TASK PROMPT
Would you quote the material below from its first line through the line containing "along the bar.", exactly and with both ends included?

DATA LINES
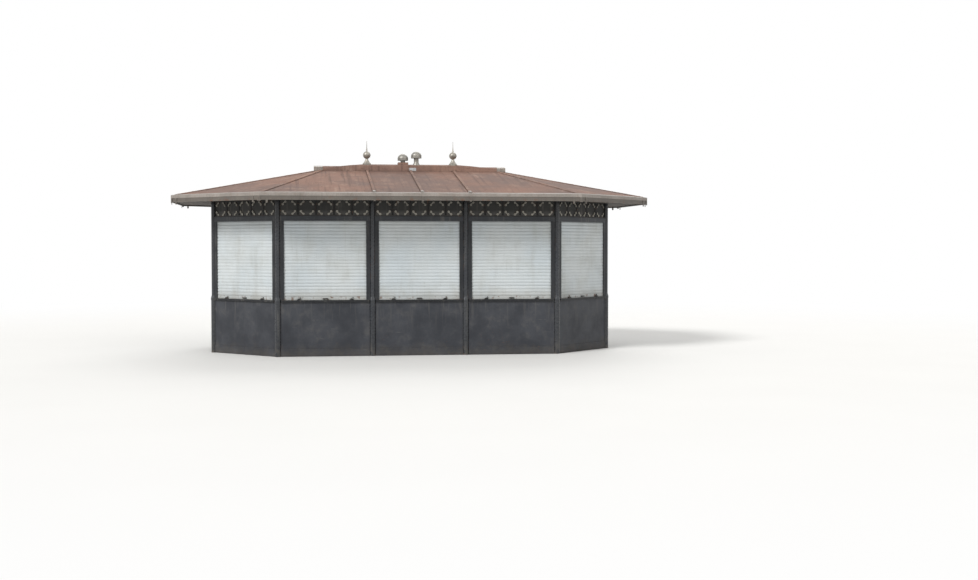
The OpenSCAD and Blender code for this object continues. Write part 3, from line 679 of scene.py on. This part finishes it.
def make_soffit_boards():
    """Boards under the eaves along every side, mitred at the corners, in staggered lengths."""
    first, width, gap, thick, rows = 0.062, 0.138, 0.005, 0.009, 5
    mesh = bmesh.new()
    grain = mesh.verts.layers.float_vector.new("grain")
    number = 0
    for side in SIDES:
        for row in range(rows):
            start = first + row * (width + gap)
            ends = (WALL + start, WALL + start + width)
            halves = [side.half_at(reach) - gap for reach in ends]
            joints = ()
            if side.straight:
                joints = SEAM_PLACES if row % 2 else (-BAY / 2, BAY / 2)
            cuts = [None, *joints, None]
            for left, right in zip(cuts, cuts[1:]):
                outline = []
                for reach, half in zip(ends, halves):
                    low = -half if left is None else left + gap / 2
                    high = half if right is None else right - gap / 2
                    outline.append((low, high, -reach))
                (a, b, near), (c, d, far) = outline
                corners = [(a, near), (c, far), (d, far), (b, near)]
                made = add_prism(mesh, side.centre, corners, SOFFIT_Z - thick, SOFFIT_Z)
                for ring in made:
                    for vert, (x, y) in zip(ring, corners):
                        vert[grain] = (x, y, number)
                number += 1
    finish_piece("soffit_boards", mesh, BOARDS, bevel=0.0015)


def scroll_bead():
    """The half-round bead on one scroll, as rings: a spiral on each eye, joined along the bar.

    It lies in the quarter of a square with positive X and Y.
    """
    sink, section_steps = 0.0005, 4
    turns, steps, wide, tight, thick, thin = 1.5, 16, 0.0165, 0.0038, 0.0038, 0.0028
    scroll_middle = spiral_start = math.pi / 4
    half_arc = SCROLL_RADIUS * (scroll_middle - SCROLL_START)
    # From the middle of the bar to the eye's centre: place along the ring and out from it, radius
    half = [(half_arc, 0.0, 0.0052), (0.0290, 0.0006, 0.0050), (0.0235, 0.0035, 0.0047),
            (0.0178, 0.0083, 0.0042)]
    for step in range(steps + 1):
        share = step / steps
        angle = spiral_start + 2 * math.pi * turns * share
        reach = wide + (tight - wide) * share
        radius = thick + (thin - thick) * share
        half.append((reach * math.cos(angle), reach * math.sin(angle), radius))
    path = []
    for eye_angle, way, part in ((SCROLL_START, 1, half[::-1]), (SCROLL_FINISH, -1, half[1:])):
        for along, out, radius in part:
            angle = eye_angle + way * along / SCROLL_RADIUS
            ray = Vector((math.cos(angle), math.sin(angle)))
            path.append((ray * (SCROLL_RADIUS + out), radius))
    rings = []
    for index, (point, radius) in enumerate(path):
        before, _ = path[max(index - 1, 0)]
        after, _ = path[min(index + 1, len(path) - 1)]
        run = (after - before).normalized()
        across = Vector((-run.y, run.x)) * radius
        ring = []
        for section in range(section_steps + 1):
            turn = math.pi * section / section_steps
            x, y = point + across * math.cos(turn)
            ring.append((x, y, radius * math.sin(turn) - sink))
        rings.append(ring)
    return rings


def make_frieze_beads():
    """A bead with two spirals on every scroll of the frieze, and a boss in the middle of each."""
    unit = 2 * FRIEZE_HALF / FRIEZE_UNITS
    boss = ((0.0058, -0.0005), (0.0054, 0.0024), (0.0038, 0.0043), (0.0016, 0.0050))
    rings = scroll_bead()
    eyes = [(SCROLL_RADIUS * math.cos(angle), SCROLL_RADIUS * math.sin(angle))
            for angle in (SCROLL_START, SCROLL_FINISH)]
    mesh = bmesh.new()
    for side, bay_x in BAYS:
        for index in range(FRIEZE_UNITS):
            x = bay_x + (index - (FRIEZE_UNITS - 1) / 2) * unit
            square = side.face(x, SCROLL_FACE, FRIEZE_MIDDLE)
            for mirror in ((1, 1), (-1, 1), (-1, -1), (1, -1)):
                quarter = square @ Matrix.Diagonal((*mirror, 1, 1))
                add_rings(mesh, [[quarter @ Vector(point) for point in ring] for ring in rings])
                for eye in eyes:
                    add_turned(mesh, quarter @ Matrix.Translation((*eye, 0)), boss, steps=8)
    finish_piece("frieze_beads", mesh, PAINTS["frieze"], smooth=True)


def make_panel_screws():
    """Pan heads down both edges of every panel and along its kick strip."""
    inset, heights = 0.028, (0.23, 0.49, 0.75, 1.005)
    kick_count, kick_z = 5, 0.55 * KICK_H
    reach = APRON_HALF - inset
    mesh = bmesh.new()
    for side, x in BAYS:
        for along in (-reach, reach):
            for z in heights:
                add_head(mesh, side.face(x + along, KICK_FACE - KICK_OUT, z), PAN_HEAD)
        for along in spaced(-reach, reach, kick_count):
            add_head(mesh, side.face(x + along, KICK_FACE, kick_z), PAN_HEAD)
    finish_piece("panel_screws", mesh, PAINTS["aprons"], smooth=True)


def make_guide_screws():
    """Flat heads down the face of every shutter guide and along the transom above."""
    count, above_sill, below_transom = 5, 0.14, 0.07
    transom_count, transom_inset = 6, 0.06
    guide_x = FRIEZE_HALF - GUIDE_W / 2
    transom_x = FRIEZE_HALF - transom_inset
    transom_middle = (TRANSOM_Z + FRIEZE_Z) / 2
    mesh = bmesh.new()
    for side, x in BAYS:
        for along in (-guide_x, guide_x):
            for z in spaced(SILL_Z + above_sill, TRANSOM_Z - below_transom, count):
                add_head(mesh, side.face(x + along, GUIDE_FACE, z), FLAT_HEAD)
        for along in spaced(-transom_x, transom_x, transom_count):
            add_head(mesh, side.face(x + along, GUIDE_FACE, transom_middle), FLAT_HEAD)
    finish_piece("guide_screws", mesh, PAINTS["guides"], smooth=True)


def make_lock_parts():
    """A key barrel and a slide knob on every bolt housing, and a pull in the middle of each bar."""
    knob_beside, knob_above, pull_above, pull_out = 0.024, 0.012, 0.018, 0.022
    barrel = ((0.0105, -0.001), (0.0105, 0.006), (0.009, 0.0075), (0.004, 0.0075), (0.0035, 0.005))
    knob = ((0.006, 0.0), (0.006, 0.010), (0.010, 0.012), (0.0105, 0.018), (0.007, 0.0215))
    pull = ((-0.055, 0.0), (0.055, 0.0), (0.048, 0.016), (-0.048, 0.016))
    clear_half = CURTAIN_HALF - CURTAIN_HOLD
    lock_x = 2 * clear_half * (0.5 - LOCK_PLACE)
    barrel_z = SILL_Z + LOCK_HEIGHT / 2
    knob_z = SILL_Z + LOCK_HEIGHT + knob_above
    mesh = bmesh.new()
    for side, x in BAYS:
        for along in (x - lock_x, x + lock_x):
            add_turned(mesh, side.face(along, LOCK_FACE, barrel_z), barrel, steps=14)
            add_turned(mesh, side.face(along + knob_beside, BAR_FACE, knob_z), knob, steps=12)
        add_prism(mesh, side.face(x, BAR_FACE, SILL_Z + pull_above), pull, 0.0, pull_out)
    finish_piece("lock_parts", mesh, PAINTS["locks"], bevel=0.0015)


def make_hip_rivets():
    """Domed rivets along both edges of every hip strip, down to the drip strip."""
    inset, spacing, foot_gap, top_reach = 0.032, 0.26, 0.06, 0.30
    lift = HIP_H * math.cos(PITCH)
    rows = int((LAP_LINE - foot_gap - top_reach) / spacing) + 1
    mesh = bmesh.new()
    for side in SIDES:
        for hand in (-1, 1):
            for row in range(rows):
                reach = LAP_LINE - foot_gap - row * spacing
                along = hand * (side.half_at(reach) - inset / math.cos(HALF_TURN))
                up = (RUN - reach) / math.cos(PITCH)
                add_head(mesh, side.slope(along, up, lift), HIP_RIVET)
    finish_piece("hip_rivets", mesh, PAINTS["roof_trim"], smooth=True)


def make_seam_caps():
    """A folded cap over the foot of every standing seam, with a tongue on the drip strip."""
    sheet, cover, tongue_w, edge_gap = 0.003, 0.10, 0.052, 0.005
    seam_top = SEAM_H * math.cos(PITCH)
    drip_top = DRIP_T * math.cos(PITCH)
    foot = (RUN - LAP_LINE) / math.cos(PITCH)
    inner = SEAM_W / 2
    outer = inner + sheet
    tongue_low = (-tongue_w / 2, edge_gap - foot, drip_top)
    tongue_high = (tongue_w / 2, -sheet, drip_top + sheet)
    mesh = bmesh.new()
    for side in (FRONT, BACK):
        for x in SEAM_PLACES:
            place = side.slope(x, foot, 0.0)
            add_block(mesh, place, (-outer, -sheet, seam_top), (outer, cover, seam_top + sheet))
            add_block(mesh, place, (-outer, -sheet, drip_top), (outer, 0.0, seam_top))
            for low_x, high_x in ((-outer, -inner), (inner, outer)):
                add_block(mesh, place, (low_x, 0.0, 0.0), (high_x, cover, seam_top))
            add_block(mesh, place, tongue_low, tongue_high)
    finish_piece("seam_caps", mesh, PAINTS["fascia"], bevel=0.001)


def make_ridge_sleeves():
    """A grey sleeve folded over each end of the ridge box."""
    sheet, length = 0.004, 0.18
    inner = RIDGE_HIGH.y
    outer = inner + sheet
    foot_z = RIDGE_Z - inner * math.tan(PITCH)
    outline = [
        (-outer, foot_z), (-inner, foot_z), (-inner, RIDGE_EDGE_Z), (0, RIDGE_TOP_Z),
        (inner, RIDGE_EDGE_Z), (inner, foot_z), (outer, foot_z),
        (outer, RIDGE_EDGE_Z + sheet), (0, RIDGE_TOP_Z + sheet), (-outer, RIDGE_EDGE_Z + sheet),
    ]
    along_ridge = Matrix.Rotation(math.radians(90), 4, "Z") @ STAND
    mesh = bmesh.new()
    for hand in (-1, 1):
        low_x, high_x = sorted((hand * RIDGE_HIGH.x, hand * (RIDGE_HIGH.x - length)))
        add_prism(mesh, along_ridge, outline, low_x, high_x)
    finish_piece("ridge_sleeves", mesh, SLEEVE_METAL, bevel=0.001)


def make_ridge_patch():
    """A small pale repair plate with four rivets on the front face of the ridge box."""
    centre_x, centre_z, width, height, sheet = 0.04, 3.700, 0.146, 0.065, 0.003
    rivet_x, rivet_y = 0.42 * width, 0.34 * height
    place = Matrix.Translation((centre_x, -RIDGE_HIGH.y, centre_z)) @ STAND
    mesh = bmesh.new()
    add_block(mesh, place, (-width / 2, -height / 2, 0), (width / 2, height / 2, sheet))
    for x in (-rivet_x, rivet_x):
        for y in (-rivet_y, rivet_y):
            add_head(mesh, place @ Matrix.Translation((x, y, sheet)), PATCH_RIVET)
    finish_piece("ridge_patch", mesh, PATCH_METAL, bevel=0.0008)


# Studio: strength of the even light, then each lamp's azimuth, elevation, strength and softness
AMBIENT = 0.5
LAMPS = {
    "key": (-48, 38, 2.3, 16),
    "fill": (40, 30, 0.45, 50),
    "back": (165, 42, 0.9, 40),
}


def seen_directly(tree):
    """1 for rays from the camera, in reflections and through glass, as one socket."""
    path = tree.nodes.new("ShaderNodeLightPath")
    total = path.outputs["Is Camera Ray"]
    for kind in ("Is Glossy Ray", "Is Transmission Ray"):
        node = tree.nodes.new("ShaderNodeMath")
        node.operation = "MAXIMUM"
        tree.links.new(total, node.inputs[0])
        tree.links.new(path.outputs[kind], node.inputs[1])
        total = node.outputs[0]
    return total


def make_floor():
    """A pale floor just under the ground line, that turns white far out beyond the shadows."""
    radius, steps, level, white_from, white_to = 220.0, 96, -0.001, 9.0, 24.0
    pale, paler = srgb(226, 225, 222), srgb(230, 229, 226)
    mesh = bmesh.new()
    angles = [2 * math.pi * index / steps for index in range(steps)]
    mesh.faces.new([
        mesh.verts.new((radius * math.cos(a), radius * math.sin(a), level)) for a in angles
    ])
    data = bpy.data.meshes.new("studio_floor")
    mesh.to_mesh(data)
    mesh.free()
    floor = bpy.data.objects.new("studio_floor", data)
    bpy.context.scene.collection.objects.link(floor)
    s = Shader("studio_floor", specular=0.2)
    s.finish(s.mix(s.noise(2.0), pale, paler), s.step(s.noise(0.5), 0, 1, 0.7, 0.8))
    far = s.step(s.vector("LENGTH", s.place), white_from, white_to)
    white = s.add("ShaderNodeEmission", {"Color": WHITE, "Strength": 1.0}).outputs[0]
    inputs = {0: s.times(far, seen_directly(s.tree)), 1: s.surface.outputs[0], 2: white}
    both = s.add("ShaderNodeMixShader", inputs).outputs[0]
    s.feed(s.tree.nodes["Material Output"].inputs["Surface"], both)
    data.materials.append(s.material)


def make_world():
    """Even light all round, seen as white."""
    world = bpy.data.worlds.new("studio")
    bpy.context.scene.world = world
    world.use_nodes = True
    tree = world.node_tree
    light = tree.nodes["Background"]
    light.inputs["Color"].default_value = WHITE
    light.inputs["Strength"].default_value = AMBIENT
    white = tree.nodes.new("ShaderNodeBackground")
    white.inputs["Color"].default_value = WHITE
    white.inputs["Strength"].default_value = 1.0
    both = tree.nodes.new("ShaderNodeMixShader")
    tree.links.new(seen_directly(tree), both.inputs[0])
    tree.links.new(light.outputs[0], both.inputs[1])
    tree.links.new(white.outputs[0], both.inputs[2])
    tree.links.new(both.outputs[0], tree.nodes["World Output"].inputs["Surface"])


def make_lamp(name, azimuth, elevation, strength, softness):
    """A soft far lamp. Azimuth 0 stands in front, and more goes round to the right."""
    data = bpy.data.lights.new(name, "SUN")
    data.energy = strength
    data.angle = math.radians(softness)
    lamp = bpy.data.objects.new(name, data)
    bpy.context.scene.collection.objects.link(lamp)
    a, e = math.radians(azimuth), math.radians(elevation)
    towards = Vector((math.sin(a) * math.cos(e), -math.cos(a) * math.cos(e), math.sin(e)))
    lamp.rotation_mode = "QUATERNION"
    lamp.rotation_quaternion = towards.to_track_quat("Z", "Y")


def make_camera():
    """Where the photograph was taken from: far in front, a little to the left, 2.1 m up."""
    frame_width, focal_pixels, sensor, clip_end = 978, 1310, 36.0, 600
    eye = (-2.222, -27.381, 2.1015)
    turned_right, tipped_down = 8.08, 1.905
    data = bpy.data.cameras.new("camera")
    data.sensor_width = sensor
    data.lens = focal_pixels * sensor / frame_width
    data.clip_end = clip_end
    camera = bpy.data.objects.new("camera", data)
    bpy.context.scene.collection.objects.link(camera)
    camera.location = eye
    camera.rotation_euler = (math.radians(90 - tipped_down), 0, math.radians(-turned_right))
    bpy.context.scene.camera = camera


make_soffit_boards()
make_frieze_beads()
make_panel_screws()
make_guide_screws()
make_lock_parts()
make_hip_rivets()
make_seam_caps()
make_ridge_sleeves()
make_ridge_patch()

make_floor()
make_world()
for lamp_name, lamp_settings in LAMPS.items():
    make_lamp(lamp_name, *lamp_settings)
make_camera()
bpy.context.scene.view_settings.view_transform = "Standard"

OUTPUT FOR THIS EXERCISE
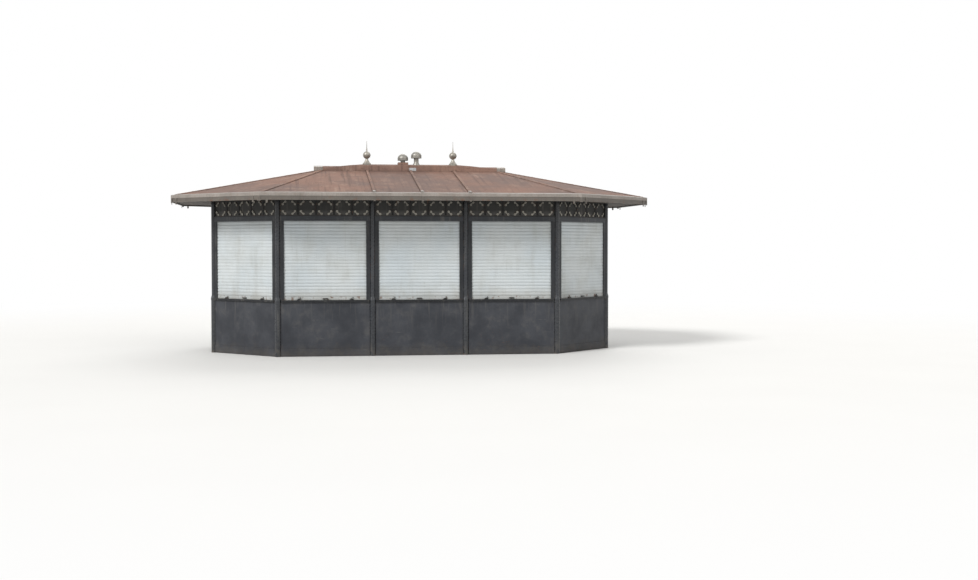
The OpenSCAD and Blender code for this object continues. Write part 3, from line 679 of scene.py on. This part finishes it.
def make_soffit_boards():
    """Boards under the eaves along every side, mitred at the corners, in staggered lengths."""
    first, width, gap, thick, rows = 0.062, 0.138, 0.005, 0.009, 5
    mesh = bmesh.new()
    grain = mesh.verts.layers.float_vector.new("grain")
    number = 0
    for side in SIDES:
        for row in range(rows):
            start = first + row * (width + gap)
            ends = (WALL + start, WALL + start + width)
            halves = [side.half_at(reach) - gap for reach in ends]
            joints = ()
            if side.straight:
                joints = SEAM_PLACES if row % 2 else (-BAY / 2, BAY / 2)
            cuts = [None, *joints, None]
            for left, right in zip(cuts, cuts[1:]):
                outline = []
                for reach, half in zip(ends, halves):
                    low = -half if left is None else left + gap / 2
                    high = half if right is None else right - gap / 2
                    outline.append((low, high, -reach))
                (a, b, near), (c, d, far) = outline
                corners = [(a, near), (c, far), (d, far), (b, near)]
                made = add_prism(mesh, side.centre, corners, SOFFIT_Z - thick, SOFFIT_Z)
                for ring in made:
                    for vert, (x, y) in zip(ring, corners):
                        vert[grain] = (x, y, number)
                number += 1
    finish_piece("soffit_boards", mesh, BOARDS, bevel=0.0015)


def scroll_bead():
    """The half-round bead on one scroll, as rings: a spiral on each eye, joined along the bar.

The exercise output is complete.